* Begin *

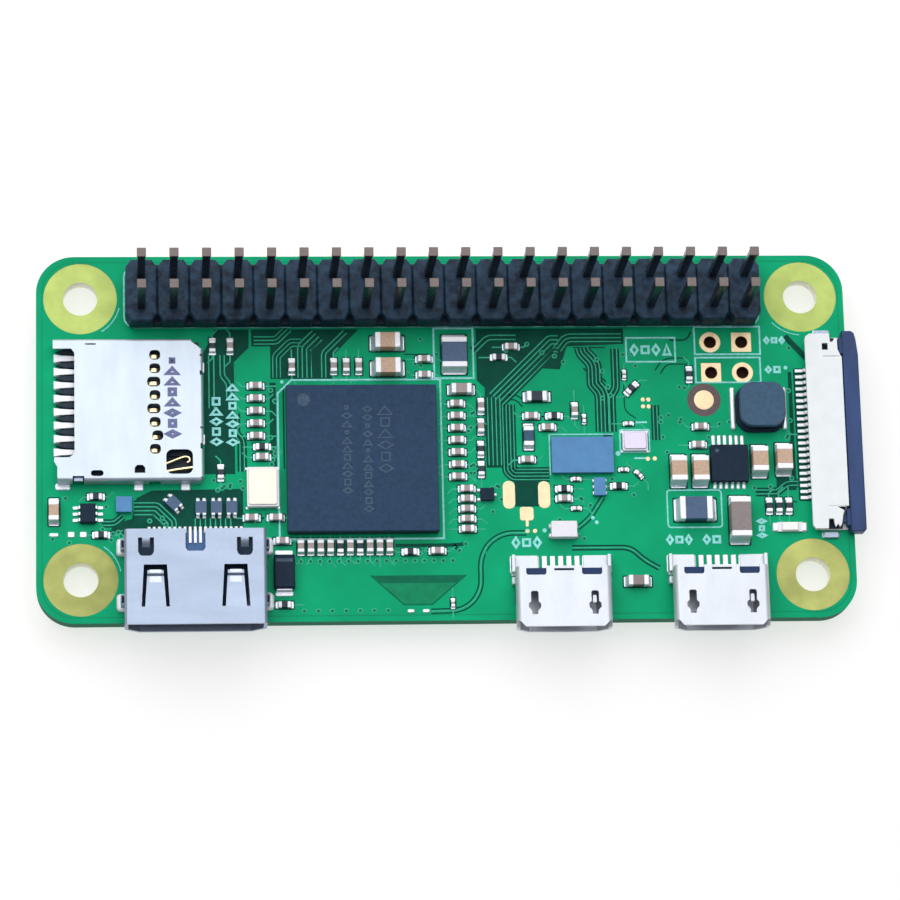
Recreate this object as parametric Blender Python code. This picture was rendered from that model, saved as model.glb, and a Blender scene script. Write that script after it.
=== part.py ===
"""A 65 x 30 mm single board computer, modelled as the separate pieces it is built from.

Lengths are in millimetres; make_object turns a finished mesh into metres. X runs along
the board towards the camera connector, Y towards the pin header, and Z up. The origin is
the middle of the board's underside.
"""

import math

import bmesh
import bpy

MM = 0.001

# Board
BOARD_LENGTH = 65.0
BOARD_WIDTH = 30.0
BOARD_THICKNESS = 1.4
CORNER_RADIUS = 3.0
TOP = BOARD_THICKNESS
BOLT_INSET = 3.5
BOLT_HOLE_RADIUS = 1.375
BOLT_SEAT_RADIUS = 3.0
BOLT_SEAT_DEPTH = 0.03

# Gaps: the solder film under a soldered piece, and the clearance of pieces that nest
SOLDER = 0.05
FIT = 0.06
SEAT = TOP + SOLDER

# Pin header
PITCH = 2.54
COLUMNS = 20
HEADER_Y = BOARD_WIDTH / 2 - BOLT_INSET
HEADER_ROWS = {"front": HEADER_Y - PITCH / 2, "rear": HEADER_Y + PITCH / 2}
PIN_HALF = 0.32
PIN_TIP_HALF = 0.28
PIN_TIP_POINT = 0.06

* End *

WHAT THIS TASK INVOLVES ▸ Your answer should be exactly the lines of the data above, from the first through the line containing "is built from.".

EXERCISE SOLUTION ▸
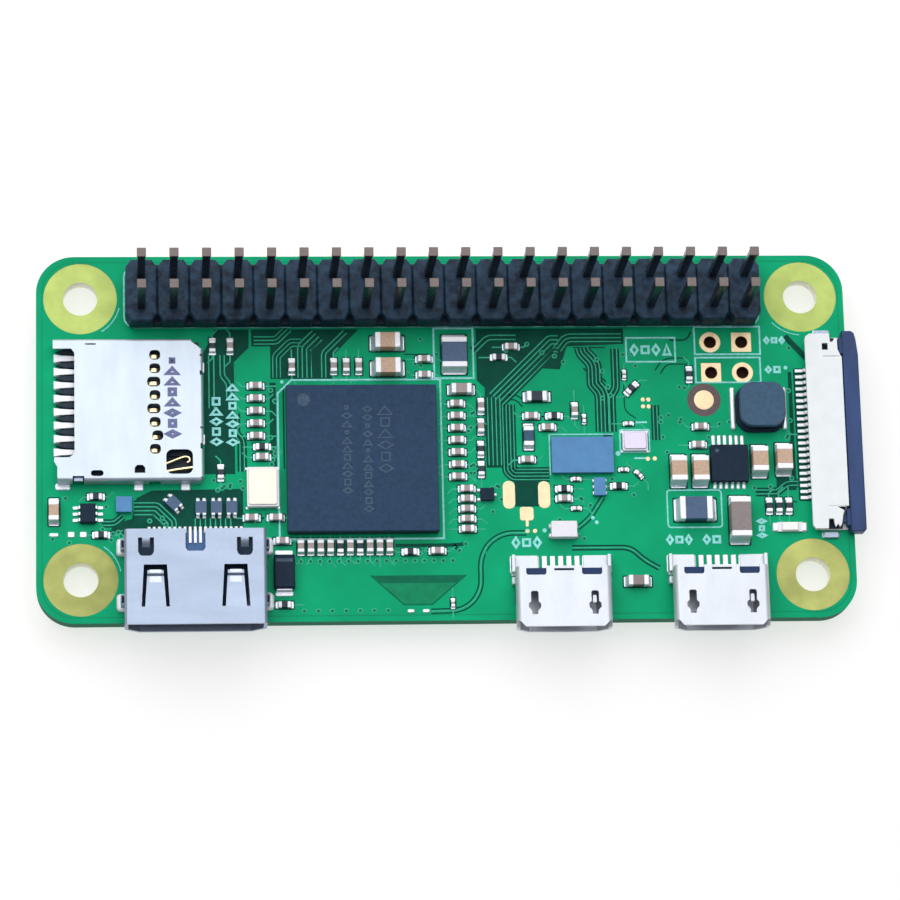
Recreate this object as parametric Blender Python code. This picture was rendered from that model, saved as model.glb, and a Blender scene script. Write that script after it.
=== part.py ===
"""A 65 x 30 mm single board computer, modelled as the separate pieces it is built from.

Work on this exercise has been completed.